Fans of the ‘grappling game’ included the Queen, Prince Philip, the Queen Mother and Margaret Thatcher, but not Greg Dyke, then Head of Sport at ITV. He axed coverage of wrestling in 1988 and it hasn’t returned.

For those of you who enjoy your nostalgia, below is a film of a bout between Les Kellett and Johnny Czeslaw with Kent Walton commentating.

Nobody’s prefect. If you find any spelling mistakes or other errors in this post, please let me know by highlighting the text and pressing Ctrl+Enter.

7 comments… Add yours
  • Roger Green 28th March 2012

    Well, you KOVERED yourself with that K is for wrestling start. I watched it in the US briefly (wrestling, that is), but never really caught my imagination like boxing did. Even then, it seemed more real.
    ROG, ABC Wednesday team

  • scriptorsenex 28th March 2012

    I could never work out how serious a game / sport it was. So often they seemed to be play-acting but that didn’t stop it from being compulsive viewing.

  • Thicko Pudding 29th March 2012

    Wor-ar-ye-gowin-on-abaht? Tha’s not even mentioned the King of Wrestlers! MICK McMANUS! Okay, he was a Londoner but we’ve all got our bad points. He’s 84 years old now but I bet he could still put you in a headlock or maybe a painful full nelson! You deserve that for mowing your grass!
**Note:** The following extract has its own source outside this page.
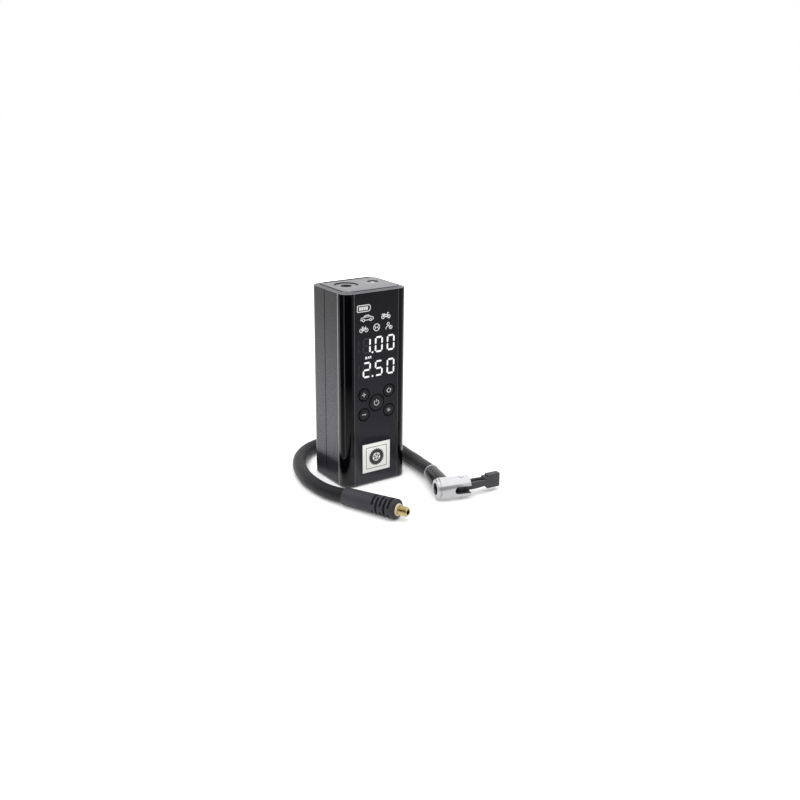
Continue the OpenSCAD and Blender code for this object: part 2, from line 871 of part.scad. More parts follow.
module outlet_port() {
  color([0.72, 0.58, 0.3])
    translate([-outlet_dx, outlet_y, 0])
      difference() {
        union() {
          translate([0, 0, port_z])
            cylinder(r = port_r, h = port_top - port_z);
          translate([0, 0, cap_bottom - 1.5])
            cylinder(r = port_r + 1.8, h = 1.5);
          x_cylinder(port_r - nipple_root, 0, tube_z, tube_bore_r - pilot, nipple_root + nipple_l);
        }
        translate([0, 0, port_top - port_lead])
          cylinder(r1 = outlet_thread_r, r2 = outlet_thread_r + port_lead, h = port_lead);
        translate([0, 0, port_thread_z])
          cylinder(r = outlet_thread_r, h = outlet_thread_l + over);
        translate([0, 0, tube_z])
          cylinder(r = air_bore_r, h = port_top - tube_z);
        x_cylinder(-air_bore_r, 0, tube_z, air_bore_r, air_bore_r + port_r + nipple_l + over);
      }
}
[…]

  • Mr Parrot 29th March 2012

    Sadly, Mick McManus doesn’t begin with K!

  • Thicko Pudding 29th March 2012

    Errr… so Jimmy Savile and Harvey Smith both begin with K’s? Surely they’d be Kimmy Savile and Karvey Smith or Jimmy Kavile and Harvey Kmith. You also didn’t mention Kackie Kallo.

  • Mr Parrot 29th March 2012

    They were both trained by Les Kellett, that’s why. And Jimmy Savile was Knighted.
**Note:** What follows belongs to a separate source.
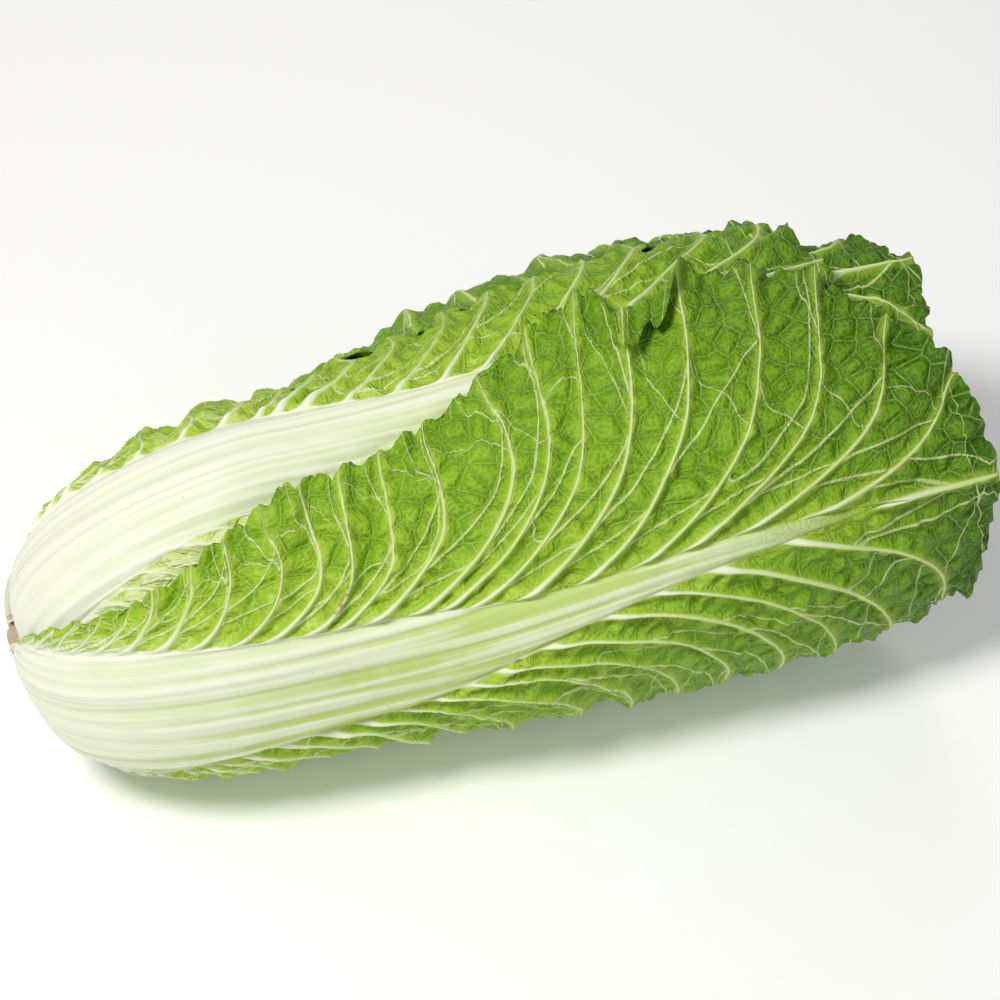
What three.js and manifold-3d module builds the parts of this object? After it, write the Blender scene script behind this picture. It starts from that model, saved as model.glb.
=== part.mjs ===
// A head of napa cabbage, cut from its plant and lying on its side. Millimetres, +Z up.
// The head's long axis runs along +X, from the cut stem to the leaf tips. Angles round that axis
// start at the near side (-Y), and 90 degrees is the top. Every leaf is a thin closed blade with a
// thick midrib, laid round the head in a layer of its own, so the leaves nest and never cross.
import * as THREE from "three";
import Module from "manifold-3d";
import { mergeVertices } from "three/addons/utils/BufferGeometryUtils.js";

const wasm = await Module();
wasm.setup();

// Driving dimensions of the head
const ROOT_RADIUS = 16;
const STEM_RADIUS = 14.9;
const STEM_FACE_X = 0;
const STEM_TOP_X = 21;
const ROOT_STEP = 0.6;
const SHOULDER_X = 90;
const SHOULDER_RADIUS = 68.5;
const SHOULDER_ARC = 112;
const FLARE = { rise: 13, start: 90, run: 130 };
const TAPER = { fall: 8, start: 235, run: 85 };
const AXIS = { height: 62.5, rise: 9, stemDrop: 20 };
const LEAN = 0.3;
const LUMP = 1.6;

// Driving dimensions of a leaf
const OUTER_DEPTH = 3;
const LAYER = 8;
const BLADE_THICKNESS = 0.9;
const RIB_BULGE_OUT = 3;
const RIB_BULGE_IN = 2.8;
const RIB_END = 0.88;
const EDGE_WAVE = 2.6;
const VEIN_RIDGE = 0.6;
const CALM_ROOT = 110;
const REST_BLEND = 2;
const PRESS_REACH = 8;

// Half width of a midrib in degrees round the head, against the share of the leaf's length
const RIB_SHARE = [0, 0.115, 0.217, 0.3, 0.4, 0.5, 0.6, 0.75, 0.88];
const RIB_HALF_ANGLE = [62, 38, 25, 19.5, 15.5, 8.5, 4.5, 2.5, 0];

// Leaf outline: share of the length, and share of the blade's reach, from the root round to the tip
const MARGIN_ALONG = [0, 0.115, 0.217, 0.317, 0.446, 0.61, 0.739, 0.868, 0.965, 1];
const NARROW_ROOT = [0, 0.09, 0.22, 0.56, 0.67, 0.91, 1, 0.86, 0.49, 0];
const EVEN_BLADE = [0, 0.16, 0.3, 0.5, 0.72, 0.92, 1, 0.88, 0.54, 0];
const FULL_BLADE = [0, 0.3, 0.55, 0.75, 0.88, 0.96, 1, 0.97, 0.84, 0];
const WIDE_ROOT = [0, 0.6, 1, 1, 0.92, 0.86, 0.76, 0.62, 0.38, 0];

const radians = THREE.MathUtils.degToRad;

function ease(t) {
  const c = Math.min(Math.max(t, 0), 1);
  return c * c * (3 - 2 * c);
}

// The larger of two heights, rounded over where they are within blend of each other
function softMax(a, b, blend) {
  const gap = a - b;
  if (gap > blend) return a;
  if (gap < -blend) return b;
  return b + (gap + blend) ** 2 / (4 * blend);
}

// A smooth curve through the points (xs, ys), read at x
function curveAt(xs, ys, x) {
  const last = xs.length - 1;
  const above = xs.findIndex((v) => v > x);
  const k = above < 0 ? last - 1 : Math.max(above - 1, 0);
  const slope = (i) => {
    const lo = Math.max(i - 1, 0);
    const hi = Math.min(i + 1, last);
    return (ys[hi] - ys[lo]) / (xs[hi] - xs[lo]);
  };
  const step = xs[k + 1] - xs[k];
  const t = Math.min(Math.max((x - xs[k]) / step, 0), 1);
  const t2 = t * t;
  const t3 = t2 * t;
  return (
    (2 * t3 - 3 * t2 + 1) * ys[k] +
    (t3 - 2 * t2 + t) * step * slope(k) +
    (3 * t2 - 2 * t3) * ys[k + 1] +
    (t3 - t2) * step * slope(k + 1)
  );
}

const evenSteps = MARGIN_ALONG.map((_, i) => i / (MARGIN_ALONG.length - 1));

function axisHeight(x) {
  const drop = AXIS.stemDrop * Math.max(0, 1 - x / SHOULDER_X) ** 2;
  return AXIS.height + AXIS.rise * ease((x - FLARE.start) / FLARE.run) - drop;
}

// Axial place and radius of a layer: inward is its depth below the head's outer form
function layerOutline(along, inward) {
  const turn = (Math.min(along / SHOULDER_ARC, 1) * Math.PI) / 2;
  const x =
    SHOULDER_X - (SHOULDER_X - ROOT_STEP * inward) * Math.cos(turn) + Math.max(0, along - SHOULDER_ARC);
  const flare = FLARE.rise * ease((x - FLARE.start) / FLARE.run);
  const taper = TAPER.fall * ease((x - TAPER.start) / TAPER.run);
  const radius = ROOT_RADIUS + (SHOULDER_RADIUS - ROOT_RADIUS - inward) * Math.sin(turn) + flare - taper;
  return { x, radius };
}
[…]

  • Trevor Rowley 30th March 2012

    The wrestling boom on UK TV seemed to take us all by storm in the 60s although it had been around and was extremely popular before and after the last war ( of course without the TV). There always seemed to be a liking for foreign wrestlers, hence an influx of east Europeans and Africans – some were real and some were less so. Those like Billy Two Rivers (a Canadian Mohawk) were the “real deal” and I suspect Tibor Szakacs and Johnny Czeslow were as well. However, Dwight J Ingleburgh (“The American Grappler from New Jersey”) was obviously fake as he was really Barnsley-born Brian Betts. The sinister Kendo Nagasaki (he of the permanent Japanese martial arts mask) had the wrestling world enthralled for years by saying that he would only allow his mask to be removed once he had been defeated.When, eventually, he was unmasked (in Wolverhampton of all places) it was revealed that he was really a Mr Thornley from Stoke-on-Trent.
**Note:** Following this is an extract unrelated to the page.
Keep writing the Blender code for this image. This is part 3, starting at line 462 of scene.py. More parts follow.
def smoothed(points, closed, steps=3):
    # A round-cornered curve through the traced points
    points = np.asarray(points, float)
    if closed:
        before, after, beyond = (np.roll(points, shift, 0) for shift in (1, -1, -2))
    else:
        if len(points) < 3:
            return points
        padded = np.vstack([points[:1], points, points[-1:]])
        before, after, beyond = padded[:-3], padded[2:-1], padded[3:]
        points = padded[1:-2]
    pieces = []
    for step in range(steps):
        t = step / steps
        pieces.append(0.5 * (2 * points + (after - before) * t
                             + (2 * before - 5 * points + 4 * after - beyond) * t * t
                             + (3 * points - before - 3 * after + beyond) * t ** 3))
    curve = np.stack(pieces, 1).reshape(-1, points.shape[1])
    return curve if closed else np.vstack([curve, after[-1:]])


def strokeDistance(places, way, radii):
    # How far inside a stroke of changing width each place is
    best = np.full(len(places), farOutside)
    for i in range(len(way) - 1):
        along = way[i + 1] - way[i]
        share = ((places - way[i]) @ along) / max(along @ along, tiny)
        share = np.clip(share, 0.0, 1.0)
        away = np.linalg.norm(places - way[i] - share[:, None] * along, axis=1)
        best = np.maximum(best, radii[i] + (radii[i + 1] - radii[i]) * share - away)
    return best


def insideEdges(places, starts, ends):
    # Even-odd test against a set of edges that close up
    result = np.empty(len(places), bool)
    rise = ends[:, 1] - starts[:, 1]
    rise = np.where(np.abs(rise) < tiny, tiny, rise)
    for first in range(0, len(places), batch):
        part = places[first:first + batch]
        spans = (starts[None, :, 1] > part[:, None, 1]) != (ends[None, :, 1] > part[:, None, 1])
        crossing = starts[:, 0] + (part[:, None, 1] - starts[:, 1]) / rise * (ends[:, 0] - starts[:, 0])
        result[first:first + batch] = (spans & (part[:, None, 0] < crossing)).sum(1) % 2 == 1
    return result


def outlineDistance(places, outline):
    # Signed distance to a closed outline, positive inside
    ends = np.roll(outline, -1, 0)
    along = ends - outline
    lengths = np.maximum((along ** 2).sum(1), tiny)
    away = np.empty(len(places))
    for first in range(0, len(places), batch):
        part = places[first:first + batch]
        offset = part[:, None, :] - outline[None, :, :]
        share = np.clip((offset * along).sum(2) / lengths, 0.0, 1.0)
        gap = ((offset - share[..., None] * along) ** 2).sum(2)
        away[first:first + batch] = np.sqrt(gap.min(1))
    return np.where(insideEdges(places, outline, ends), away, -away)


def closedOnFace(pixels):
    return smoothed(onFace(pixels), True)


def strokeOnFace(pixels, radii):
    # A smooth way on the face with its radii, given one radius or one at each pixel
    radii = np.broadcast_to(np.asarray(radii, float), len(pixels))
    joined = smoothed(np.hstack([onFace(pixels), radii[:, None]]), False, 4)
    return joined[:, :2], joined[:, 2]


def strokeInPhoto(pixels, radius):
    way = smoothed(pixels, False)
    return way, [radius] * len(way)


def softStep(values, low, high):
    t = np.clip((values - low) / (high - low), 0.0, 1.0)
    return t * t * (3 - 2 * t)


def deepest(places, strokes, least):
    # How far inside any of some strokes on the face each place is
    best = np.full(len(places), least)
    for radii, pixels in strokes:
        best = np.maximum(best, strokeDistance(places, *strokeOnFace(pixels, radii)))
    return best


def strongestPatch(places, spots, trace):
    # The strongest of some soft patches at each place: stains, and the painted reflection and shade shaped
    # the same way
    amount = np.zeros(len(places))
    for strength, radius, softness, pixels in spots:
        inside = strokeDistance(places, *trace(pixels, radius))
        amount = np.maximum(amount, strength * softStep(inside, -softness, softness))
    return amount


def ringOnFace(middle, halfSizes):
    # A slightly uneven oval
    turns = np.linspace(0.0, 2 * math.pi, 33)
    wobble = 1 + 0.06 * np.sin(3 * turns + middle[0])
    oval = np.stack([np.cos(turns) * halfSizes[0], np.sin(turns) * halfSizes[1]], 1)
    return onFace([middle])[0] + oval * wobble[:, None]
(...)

    My local cinema (Mr Parrot will no doubt recall this one) was the Princess in Dukinfield which ceased to function as cinema in 1960. They then flirted with bingo and then incorporated some wrestling. One week the poster went up for the visit of Ivor Penzicof. Two weeks after that visit he was back again but this time the poster was for “Igor Pentikos.” I wasn’t quite sure how seriously to take this especially when he popped up some time after that as Ivan Penzecoff (“The Wrestling Latvian”) who by then was living in Bolton.

    My two favourites were a couple of real bad boys – “Big” Bruno Elrington and Pat “Bomber” Roach (who went on to find fame in the popular TV series, “Auf Wiedersehen Pet”). Despite being heavyweights, each was a proficient wrestler who thought nothing of regularly flaunting the rules.